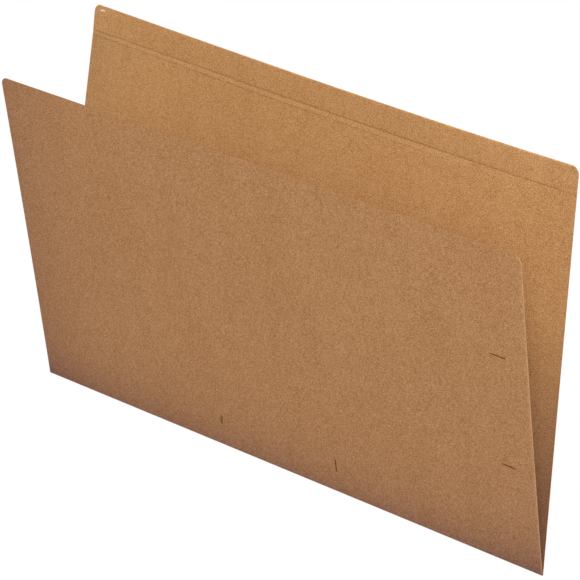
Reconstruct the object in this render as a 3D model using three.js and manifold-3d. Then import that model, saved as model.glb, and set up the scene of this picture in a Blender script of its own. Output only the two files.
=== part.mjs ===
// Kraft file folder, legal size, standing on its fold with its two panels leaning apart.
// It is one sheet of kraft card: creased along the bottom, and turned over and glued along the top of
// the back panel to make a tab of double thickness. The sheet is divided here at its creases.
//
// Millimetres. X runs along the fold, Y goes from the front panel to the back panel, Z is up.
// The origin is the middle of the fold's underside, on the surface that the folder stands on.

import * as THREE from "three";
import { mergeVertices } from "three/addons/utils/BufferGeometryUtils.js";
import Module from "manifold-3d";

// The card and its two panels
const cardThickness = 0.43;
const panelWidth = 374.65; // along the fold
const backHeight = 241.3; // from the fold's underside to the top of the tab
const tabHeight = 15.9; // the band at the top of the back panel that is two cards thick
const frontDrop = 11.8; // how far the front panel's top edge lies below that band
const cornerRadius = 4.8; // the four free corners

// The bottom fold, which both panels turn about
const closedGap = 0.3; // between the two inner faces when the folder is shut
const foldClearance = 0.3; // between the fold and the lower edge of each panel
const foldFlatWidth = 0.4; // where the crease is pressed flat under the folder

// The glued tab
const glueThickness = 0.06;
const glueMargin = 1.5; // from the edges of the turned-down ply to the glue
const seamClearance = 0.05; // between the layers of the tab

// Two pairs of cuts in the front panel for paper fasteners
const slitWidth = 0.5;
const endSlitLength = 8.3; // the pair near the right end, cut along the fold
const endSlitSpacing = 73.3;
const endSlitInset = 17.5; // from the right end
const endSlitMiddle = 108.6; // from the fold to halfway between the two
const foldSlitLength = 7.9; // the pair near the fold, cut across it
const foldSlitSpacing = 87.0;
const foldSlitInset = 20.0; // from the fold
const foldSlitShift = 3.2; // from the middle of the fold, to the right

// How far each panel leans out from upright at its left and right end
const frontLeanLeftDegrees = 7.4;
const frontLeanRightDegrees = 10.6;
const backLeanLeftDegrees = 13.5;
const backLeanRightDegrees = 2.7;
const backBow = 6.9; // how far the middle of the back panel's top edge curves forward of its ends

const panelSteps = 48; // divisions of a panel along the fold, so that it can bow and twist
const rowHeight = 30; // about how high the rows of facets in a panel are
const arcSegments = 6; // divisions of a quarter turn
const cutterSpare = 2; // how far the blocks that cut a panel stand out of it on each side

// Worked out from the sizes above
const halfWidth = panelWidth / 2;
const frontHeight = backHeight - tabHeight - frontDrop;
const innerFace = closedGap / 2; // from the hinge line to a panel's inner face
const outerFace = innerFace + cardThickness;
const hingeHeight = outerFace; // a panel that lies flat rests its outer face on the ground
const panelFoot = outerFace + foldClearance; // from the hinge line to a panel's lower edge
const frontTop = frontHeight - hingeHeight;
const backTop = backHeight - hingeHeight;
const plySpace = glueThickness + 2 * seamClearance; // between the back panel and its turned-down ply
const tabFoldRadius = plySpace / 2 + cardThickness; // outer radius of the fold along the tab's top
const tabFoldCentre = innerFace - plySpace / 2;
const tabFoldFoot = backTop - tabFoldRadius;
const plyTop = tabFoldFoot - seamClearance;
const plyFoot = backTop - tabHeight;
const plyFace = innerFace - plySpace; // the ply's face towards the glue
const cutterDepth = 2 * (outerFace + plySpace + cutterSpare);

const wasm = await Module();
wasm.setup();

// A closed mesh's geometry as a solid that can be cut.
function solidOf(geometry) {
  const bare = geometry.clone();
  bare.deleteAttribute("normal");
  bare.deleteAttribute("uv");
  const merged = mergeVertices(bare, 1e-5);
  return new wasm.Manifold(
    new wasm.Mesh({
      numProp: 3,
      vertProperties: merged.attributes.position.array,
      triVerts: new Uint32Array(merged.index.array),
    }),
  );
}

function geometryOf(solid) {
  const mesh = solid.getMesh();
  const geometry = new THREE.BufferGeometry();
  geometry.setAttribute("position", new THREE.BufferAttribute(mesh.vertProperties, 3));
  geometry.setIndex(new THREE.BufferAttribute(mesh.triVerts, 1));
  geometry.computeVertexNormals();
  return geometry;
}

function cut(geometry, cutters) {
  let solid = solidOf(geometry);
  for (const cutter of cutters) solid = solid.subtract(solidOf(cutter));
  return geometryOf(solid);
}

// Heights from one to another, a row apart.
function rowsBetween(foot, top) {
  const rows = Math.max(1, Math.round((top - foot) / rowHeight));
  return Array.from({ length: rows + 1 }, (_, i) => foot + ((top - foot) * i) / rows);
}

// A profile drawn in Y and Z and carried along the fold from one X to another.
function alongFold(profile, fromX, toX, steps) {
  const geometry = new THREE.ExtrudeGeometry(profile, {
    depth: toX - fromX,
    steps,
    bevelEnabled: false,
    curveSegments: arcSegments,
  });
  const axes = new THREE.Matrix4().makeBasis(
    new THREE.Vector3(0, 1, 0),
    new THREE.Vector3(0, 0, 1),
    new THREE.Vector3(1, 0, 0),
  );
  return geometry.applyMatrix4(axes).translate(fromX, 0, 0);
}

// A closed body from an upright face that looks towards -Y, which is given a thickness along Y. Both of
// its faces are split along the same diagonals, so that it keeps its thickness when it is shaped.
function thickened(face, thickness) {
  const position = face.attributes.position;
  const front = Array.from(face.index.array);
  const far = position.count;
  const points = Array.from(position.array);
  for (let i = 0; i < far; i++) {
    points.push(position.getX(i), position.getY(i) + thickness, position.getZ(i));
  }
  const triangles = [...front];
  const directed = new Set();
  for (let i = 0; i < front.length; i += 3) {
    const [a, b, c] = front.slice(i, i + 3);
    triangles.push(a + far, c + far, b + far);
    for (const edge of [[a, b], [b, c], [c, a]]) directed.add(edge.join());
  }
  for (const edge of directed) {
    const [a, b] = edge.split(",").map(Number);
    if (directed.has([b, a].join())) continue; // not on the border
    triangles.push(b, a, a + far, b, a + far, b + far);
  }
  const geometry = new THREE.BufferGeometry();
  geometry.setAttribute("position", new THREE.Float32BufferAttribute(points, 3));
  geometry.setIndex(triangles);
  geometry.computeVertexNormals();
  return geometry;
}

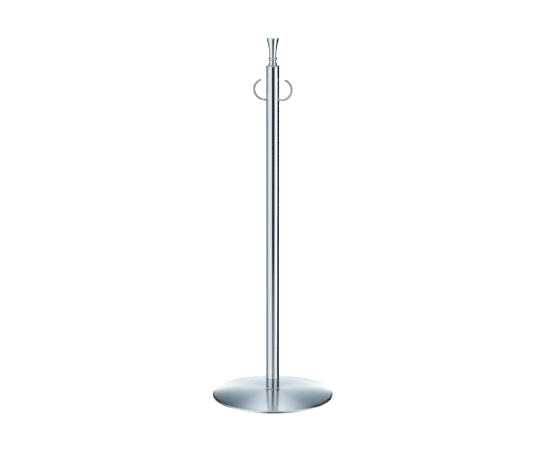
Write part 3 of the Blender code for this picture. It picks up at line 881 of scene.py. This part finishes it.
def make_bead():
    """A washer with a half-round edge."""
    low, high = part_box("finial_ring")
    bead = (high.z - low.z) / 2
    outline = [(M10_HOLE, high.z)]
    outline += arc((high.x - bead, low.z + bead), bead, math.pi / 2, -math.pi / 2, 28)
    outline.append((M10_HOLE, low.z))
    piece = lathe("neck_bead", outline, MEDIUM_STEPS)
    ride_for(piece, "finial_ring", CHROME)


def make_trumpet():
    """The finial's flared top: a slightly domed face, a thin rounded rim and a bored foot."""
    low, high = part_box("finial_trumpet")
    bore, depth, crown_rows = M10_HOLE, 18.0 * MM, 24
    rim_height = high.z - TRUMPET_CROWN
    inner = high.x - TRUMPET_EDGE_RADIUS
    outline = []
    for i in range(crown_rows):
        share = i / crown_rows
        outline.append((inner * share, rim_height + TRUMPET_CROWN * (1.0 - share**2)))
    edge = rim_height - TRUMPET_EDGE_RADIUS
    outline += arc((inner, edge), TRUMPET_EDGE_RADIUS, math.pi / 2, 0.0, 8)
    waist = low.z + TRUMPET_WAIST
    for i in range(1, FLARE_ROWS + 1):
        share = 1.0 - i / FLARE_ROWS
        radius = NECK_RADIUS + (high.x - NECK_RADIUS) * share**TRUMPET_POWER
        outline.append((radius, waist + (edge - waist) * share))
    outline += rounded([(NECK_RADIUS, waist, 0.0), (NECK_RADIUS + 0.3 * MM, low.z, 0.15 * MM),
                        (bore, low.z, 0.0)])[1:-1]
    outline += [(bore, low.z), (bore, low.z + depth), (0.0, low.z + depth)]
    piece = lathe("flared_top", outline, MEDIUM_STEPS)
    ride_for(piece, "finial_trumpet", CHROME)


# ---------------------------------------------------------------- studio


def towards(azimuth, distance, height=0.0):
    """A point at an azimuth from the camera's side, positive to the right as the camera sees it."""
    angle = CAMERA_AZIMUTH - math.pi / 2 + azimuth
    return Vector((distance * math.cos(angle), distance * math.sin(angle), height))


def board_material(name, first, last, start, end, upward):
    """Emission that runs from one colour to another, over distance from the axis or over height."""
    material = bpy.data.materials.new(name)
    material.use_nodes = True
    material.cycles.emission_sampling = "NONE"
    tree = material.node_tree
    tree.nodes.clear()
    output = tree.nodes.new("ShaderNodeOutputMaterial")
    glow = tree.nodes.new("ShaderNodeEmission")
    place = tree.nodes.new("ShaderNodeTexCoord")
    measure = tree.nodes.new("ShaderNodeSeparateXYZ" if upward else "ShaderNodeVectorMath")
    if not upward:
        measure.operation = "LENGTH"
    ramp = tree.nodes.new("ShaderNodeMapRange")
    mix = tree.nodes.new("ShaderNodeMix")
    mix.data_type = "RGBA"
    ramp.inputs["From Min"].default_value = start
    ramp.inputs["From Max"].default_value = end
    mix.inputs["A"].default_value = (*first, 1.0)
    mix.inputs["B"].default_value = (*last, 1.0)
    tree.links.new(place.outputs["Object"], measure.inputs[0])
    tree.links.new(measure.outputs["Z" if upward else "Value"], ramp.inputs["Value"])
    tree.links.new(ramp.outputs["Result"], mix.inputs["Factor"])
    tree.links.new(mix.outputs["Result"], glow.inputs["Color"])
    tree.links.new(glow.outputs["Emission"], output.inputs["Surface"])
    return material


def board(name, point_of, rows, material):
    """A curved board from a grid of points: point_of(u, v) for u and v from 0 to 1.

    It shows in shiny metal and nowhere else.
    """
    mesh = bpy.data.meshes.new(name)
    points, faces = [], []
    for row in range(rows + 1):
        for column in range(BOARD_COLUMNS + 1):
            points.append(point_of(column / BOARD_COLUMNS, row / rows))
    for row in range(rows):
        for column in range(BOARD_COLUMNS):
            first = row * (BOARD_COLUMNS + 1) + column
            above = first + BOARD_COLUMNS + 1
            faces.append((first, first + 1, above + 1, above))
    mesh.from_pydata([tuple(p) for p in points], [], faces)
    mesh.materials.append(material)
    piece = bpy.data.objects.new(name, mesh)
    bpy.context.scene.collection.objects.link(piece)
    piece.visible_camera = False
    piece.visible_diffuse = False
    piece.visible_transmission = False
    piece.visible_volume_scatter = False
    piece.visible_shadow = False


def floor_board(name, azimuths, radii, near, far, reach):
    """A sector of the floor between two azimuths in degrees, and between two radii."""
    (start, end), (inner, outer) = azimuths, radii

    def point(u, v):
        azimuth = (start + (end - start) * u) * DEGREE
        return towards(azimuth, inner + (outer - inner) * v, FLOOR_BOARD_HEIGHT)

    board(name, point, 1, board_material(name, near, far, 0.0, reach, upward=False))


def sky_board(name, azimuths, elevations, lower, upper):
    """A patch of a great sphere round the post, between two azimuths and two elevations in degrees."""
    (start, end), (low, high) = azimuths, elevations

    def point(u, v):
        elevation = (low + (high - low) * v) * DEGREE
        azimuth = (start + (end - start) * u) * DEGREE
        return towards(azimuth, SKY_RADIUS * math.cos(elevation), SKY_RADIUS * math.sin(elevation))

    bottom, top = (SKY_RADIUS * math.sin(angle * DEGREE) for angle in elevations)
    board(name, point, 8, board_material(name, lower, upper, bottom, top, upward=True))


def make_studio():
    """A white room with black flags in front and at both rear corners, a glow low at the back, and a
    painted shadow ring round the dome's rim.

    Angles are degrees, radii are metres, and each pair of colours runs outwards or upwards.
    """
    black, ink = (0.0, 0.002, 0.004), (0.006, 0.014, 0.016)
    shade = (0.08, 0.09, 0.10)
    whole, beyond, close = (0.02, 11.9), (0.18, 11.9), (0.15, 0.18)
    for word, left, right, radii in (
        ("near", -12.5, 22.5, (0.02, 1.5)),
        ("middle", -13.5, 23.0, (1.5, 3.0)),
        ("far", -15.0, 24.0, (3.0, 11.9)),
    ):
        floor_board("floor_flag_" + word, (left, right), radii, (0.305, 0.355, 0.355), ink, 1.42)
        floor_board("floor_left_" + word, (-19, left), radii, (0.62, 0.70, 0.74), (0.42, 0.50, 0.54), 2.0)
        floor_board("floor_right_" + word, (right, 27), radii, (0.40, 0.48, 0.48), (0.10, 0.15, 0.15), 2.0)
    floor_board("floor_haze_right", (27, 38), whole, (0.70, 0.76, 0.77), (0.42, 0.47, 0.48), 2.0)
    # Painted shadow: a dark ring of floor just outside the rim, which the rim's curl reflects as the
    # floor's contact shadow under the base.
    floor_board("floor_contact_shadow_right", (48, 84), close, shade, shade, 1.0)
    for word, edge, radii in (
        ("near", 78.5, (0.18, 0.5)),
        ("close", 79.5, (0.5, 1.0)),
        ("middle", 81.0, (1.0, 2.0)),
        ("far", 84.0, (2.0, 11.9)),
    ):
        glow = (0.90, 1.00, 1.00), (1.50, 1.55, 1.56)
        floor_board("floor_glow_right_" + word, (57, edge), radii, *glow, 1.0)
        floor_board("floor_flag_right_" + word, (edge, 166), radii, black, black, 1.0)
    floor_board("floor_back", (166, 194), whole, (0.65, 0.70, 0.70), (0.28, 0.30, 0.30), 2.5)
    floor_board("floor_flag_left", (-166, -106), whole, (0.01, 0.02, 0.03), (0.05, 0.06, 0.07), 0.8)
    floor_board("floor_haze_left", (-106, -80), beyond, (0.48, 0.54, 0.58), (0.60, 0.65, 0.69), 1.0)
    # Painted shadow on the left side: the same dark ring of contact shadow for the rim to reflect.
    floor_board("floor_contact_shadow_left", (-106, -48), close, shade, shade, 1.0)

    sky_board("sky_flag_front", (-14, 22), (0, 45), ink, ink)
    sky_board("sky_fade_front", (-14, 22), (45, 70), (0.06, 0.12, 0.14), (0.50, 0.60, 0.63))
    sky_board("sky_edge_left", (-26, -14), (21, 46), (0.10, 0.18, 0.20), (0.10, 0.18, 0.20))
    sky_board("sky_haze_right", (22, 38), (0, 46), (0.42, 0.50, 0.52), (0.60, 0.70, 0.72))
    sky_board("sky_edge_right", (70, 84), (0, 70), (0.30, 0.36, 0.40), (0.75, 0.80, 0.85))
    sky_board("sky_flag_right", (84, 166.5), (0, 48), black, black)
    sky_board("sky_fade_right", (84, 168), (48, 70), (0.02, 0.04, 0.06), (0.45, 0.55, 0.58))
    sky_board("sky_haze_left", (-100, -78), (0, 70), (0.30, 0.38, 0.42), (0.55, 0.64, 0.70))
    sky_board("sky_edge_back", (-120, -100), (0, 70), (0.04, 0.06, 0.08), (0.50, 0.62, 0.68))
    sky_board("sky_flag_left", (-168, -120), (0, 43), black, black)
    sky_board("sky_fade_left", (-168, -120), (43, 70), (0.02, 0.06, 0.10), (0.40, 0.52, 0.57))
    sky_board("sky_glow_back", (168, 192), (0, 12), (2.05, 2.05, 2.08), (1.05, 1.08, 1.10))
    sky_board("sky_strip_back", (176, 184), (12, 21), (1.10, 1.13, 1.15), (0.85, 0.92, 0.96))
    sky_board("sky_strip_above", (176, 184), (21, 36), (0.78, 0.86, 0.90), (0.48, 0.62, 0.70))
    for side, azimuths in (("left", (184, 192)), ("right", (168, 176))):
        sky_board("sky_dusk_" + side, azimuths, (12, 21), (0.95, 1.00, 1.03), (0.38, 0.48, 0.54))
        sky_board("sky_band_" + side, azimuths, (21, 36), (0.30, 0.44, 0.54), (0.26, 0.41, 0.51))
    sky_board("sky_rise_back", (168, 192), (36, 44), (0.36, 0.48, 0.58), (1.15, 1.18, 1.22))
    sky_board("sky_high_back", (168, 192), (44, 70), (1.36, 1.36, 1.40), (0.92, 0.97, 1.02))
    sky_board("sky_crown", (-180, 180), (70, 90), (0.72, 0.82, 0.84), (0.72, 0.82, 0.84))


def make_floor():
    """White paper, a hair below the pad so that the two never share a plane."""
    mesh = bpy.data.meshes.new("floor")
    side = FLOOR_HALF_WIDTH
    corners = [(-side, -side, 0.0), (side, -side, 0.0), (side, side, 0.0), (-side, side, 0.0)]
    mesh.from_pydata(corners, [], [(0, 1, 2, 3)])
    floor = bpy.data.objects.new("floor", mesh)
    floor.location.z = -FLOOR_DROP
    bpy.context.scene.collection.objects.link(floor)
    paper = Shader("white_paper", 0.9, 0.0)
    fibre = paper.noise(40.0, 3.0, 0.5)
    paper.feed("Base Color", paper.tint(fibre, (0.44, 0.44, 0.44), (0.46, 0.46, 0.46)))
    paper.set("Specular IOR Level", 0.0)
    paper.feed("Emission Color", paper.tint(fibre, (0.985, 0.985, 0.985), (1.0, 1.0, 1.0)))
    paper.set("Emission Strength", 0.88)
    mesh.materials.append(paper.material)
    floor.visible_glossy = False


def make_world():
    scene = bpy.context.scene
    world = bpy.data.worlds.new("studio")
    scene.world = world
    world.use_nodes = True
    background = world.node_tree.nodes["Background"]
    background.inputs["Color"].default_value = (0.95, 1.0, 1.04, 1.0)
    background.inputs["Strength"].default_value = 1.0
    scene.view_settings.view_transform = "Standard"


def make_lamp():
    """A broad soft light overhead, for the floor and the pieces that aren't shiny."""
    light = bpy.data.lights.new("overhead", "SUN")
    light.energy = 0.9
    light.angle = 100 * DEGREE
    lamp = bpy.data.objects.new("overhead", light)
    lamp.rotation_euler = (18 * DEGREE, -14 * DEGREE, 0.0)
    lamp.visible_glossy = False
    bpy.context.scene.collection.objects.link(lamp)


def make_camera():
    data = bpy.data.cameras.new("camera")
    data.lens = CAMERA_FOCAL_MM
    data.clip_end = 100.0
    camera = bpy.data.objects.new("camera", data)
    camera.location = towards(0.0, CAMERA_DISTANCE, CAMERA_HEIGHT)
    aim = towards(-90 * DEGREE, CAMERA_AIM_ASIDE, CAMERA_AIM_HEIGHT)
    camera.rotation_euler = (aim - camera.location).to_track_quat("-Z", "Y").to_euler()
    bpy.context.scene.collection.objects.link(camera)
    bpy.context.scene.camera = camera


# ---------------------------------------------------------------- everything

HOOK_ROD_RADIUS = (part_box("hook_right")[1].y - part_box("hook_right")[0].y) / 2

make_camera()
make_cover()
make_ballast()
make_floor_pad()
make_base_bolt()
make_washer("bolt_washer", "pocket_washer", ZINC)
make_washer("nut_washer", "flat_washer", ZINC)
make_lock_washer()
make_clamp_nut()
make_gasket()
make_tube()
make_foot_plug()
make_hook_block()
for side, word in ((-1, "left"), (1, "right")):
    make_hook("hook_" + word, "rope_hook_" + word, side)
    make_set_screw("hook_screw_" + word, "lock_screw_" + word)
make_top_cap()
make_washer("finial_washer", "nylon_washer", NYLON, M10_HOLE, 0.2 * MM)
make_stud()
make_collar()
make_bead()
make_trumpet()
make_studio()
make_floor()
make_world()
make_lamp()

***

PROMPT
Stopping at the line containing "const foldFlatWidth = 0.4;", please repeat exactly every line from the very start of the entries, that line included, and nothing more.

THE SOLUTION
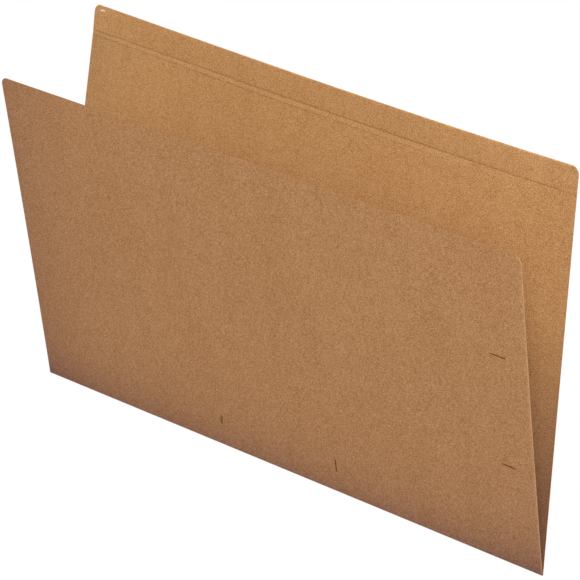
Reconstruct the object in this render as a 3D model using three.js and manifold-3d. Then import that model, saved as model.glb, and set up the scene of this picture in a Blender script of its own. Output only the two files.
=== part.mjs ===
// Kraft file folder, legal size, standing on its fold with its two panels leaning apart.
// It is one sheet of kraft card: creased along the bottom, and turned over and glued along the top of
// the back panel to make a tab of double thickness. The sheet is divided here at its creases.
//
// Millimetres. X runs along the fold, Y goes from the front panel to the back panel, Z is up.
// The origin is the middle of the fold's underside, on the surface that the folder stands on.

import * as THREE from "three";
import { mergeVertices } from "three/addons/utils/BufferGeometryUtils.js";
import Module from "manifold-3d";

// The card and its two panels
const cardThickness = 0.43;
const panelWidth = 374.65; // along the fold
const backHeight = 241.3; // from the fold's underside to the top of the tab
const tabHeight = 15.9; // the band at the top of the back panel that is two cards thick
const frontDrop = 11.8; // how far the front panel's top edge lies below that band
const cornerRadius = 4.8; // the four free corners

// The bottom fold, which both panels turn about
const closedGap = 0.3; // between the two inner faces when the folder is shut
const foldClearance = 0.3; // between the fold and the lower edge of each panel
const foldFlatWidth = 0.4; // where the crease is pressed flat under the folder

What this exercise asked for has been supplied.